▸ **Problem description**
Of the lines listed below, return exactly those that run from the line containing "const doorLockBolt = new THREE.Group();" through the line containing "for body, members", both included.

▸ **Data extract**
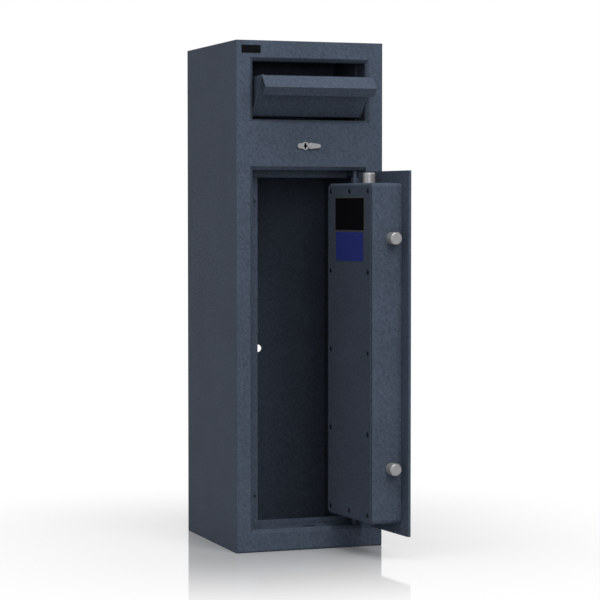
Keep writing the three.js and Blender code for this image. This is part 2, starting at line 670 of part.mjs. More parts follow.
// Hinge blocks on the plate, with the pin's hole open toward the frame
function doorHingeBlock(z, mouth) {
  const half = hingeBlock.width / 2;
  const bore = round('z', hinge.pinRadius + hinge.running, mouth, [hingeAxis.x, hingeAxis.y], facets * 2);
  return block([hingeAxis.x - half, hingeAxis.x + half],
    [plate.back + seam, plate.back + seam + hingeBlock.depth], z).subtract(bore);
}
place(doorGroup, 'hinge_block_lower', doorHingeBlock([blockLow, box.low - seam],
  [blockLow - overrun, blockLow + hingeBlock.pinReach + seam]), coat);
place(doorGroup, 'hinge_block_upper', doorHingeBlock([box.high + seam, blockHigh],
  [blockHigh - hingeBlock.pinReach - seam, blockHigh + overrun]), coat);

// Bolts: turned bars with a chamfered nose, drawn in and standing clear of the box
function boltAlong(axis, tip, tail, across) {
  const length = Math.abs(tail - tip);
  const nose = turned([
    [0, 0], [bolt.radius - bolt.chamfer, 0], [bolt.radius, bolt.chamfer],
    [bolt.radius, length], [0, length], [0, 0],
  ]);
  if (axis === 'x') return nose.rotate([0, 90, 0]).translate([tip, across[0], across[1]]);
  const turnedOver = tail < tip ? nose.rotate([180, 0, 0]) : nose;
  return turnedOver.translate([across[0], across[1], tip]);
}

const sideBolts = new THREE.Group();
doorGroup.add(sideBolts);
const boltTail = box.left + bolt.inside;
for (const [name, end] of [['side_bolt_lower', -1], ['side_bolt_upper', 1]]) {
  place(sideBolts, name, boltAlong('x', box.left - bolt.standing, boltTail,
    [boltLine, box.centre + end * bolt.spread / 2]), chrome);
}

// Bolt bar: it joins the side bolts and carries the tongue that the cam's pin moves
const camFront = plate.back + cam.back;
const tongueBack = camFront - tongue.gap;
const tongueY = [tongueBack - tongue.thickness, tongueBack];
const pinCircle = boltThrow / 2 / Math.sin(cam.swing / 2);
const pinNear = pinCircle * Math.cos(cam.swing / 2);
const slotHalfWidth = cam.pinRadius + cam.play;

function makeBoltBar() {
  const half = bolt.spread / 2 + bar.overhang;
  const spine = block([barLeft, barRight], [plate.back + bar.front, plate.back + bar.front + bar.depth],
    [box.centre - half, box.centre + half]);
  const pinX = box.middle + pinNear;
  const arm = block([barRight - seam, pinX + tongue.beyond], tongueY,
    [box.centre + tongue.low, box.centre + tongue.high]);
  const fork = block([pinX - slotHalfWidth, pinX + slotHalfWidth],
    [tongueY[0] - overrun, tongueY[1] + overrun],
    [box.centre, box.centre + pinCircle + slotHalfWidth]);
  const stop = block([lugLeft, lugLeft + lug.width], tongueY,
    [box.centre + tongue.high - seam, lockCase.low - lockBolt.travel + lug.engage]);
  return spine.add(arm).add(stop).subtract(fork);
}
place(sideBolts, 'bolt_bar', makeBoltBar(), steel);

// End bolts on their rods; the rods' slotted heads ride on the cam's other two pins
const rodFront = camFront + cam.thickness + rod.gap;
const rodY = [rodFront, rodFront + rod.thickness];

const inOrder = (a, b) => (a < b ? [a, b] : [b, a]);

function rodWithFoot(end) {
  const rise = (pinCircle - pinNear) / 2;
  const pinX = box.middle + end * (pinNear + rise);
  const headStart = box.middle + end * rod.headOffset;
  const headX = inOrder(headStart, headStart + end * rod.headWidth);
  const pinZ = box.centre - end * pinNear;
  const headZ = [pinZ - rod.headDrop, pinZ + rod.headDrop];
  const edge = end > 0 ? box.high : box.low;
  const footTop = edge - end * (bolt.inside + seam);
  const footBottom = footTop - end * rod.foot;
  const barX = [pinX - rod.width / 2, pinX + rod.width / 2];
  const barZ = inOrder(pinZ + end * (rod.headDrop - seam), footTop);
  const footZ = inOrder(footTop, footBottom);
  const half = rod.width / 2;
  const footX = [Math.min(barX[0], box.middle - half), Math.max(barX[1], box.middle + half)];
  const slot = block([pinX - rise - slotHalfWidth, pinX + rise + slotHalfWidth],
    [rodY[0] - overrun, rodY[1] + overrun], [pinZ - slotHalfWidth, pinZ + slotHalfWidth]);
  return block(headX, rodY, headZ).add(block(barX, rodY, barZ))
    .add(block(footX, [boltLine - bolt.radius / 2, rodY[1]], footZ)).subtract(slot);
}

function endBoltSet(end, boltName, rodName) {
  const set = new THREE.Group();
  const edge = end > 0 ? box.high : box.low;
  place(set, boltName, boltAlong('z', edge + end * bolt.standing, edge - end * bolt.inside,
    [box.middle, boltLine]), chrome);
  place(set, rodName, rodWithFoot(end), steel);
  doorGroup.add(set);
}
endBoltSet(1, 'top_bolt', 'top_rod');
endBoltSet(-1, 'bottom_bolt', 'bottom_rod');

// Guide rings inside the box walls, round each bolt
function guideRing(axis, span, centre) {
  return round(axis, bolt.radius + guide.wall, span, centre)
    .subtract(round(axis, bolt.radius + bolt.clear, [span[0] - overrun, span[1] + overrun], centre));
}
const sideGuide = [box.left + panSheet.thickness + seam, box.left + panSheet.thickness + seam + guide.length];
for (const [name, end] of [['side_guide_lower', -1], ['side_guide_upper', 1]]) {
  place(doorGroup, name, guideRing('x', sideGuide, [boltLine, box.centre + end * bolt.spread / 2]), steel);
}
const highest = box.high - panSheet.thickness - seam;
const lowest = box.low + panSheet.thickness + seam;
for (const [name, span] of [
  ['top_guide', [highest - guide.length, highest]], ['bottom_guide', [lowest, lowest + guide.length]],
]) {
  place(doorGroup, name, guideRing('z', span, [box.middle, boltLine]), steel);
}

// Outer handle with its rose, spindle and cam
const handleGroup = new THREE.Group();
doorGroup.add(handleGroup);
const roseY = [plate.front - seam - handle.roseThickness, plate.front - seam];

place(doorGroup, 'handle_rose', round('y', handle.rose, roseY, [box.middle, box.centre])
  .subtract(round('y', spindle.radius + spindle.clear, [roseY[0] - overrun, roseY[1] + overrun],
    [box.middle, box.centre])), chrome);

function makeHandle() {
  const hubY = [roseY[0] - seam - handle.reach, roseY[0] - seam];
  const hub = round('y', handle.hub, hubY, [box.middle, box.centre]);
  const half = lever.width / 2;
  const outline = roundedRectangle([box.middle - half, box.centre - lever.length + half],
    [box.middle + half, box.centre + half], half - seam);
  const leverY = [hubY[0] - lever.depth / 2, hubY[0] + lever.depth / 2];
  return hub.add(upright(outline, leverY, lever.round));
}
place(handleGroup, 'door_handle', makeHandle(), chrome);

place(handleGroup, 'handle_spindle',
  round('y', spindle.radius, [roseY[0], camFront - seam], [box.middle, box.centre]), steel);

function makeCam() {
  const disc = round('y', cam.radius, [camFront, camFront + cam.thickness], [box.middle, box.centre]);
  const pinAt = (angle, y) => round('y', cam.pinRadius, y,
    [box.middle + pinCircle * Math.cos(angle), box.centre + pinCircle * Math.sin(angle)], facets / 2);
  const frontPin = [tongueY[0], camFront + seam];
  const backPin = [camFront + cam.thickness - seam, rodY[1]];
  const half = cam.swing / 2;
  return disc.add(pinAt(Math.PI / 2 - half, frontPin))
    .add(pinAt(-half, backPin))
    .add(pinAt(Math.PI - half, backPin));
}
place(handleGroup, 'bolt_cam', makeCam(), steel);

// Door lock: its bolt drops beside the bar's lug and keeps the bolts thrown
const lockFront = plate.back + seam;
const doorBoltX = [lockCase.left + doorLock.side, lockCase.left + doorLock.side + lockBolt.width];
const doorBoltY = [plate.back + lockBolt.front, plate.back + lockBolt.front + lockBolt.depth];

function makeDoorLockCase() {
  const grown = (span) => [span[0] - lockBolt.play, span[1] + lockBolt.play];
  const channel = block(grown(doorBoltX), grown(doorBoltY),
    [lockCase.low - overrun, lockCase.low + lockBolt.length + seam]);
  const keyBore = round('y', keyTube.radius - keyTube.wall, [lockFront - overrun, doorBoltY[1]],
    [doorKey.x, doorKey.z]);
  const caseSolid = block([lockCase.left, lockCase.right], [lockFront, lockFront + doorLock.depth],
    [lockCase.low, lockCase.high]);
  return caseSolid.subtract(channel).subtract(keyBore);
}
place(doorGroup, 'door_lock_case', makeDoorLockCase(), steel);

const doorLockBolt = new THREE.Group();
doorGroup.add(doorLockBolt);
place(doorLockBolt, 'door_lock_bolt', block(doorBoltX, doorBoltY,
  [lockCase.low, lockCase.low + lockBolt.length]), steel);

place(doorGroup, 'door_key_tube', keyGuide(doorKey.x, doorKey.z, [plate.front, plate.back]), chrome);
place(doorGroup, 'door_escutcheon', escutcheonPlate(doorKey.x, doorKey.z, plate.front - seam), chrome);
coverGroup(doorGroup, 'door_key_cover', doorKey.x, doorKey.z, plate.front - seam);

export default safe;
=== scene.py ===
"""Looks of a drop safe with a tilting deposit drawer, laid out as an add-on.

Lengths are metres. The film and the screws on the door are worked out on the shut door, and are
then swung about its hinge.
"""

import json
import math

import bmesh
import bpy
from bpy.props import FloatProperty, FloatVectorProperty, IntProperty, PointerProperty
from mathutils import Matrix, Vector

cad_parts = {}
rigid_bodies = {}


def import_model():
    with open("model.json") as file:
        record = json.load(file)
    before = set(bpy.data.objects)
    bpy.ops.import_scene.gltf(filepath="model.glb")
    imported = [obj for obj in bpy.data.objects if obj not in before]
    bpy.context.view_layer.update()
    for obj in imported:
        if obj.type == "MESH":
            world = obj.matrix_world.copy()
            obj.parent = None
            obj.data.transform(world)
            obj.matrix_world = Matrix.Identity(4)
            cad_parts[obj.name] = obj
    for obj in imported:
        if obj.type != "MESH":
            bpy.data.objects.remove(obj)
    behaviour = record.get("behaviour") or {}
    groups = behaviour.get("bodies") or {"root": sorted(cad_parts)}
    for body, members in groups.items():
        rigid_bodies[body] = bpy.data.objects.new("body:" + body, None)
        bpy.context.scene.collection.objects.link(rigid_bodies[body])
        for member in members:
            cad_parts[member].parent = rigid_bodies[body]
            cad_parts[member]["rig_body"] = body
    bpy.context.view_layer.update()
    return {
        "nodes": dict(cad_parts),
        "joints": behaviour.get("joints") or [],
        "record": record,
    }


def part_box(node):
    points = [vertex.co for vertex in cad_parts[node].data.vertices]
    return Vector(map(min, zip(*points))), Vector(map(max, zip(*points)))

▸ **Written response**
const doorLockBolt = new THREE.Group();
doorGroup.add(doorLockBolt);
place(doorLockBolt, 'door_lock_bolt', block(doorBoltX, doorBoltY,
  [lockCase.low, lockCase.low + lockBolt.length]), steel);

place(doorGroup, 'door_key_tube', keyGuide(doorKey.x, doorKey.z, [plate.front, plate.back]), chrome);
place(doorGroup, 'door_escutcheon', escutcheonPlate(doorKey.x, doorKey.z, plate.front - seam), chrome);
coverGroup(doorGroup, 'door_key_cover', doorKey.x, doorKey.z, plate.front - seam);

export default safe;
=== scene.py ===
"""Looks of a drop safe with a tilting deposit drawer, laid out as an add-on.

Lengths are metres. The film and the screws on the door are worked out on the shut door, and are
then swung about its hinge.
"""

import json
import math

import bmesh
import bpy
from bpy.props import FloatProperty, FloatVectorProperty, IntProperty, PointerProperty
from mathutils import Matrix, Vector

cad_parts = {}
rigid_bodies = {}


def import_model():
    with open("model.json") as file:
        record = json.load(file)
    before = set(bpy.data.objects)
    bpy.ops.import_scene.gltf(filepath="model.glb")
    imported = [obj for obj in bpy.data.objects if obj not in before]
    bpy.context.view_layer.update()
    for obj in imported:
        if obj.type == "MESH":
            world = obj.matrix_world.copy()
            obj.parent = None
            obj.data.transform(world)
            obj.matrix_world = Matrix.Identity(4)
            cad_parts[obj.name] = obj
    for obj in imported:
        if obj.type != "MESH":
            bpy.data.objects.remove(obj)
    behaviour = record.get("behaviour") or {}
    groups = behaviour.get("bodies") or {"root": sorted(cad_parts)}
    for body, members in groups.items():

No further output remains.